Veteran CBD jeweller David Benjamin said that even before the latest lockdown the city was like a ghost town in the afternoon.
“The city was vacant, you could fire a cannon down Little Collins Street and not hit anybody,” he said.
Mr Benjamin likened the situation to Hollywood actor Ava Gardner, who on a 1950s visit to make the nuclear holocaust movie On the Beach, reportedly described Melbourne as the “perfect place to make a film about the end of the world”.
“It’s obviously not a bottomless pit, but we would hope that the government would do whatever it can do to help businesses,” he said.

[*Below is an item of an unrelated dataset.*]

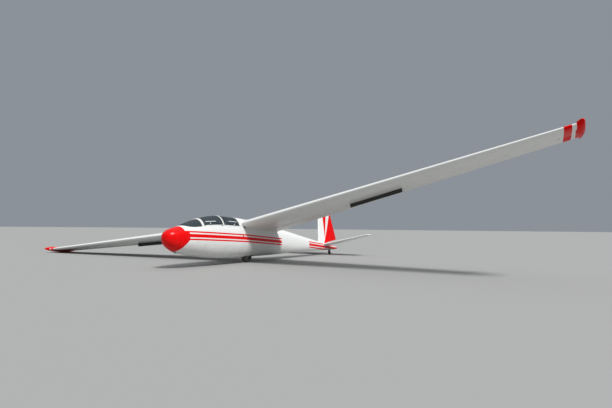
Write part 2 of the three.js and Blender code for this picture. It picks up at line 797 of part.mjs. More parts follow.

Federal Treasurer and Melbourne resident Josh Frydenberg said Victoria was in a “challenging situation”, and it needed to come out of lockdown quickly.
“My kids are not at school, my wife is working from home, and that is an experience that every Victorian family is going through right now,” he said.
Mr Frydenberg said business confidence in Victoria had again been dented by the lockdown, with one restaurant left with $50,000 worth of food and owing tens of thousands of dollars worth of wages because chefs had been preparing it.
“Small businesses like restaurants were expecting a bumper weekend with Valentine’s Day, Chinese New Year and people going to the tennis,” he said.
Cr Capp said: “It’s also important to provide businesses certainty that when this lockdown ends we are aiming to return to the health settings that were in place before it occurred instead of a prolonged staged approach.
“Many businesses will be back in survival mode to try and recoup costs.”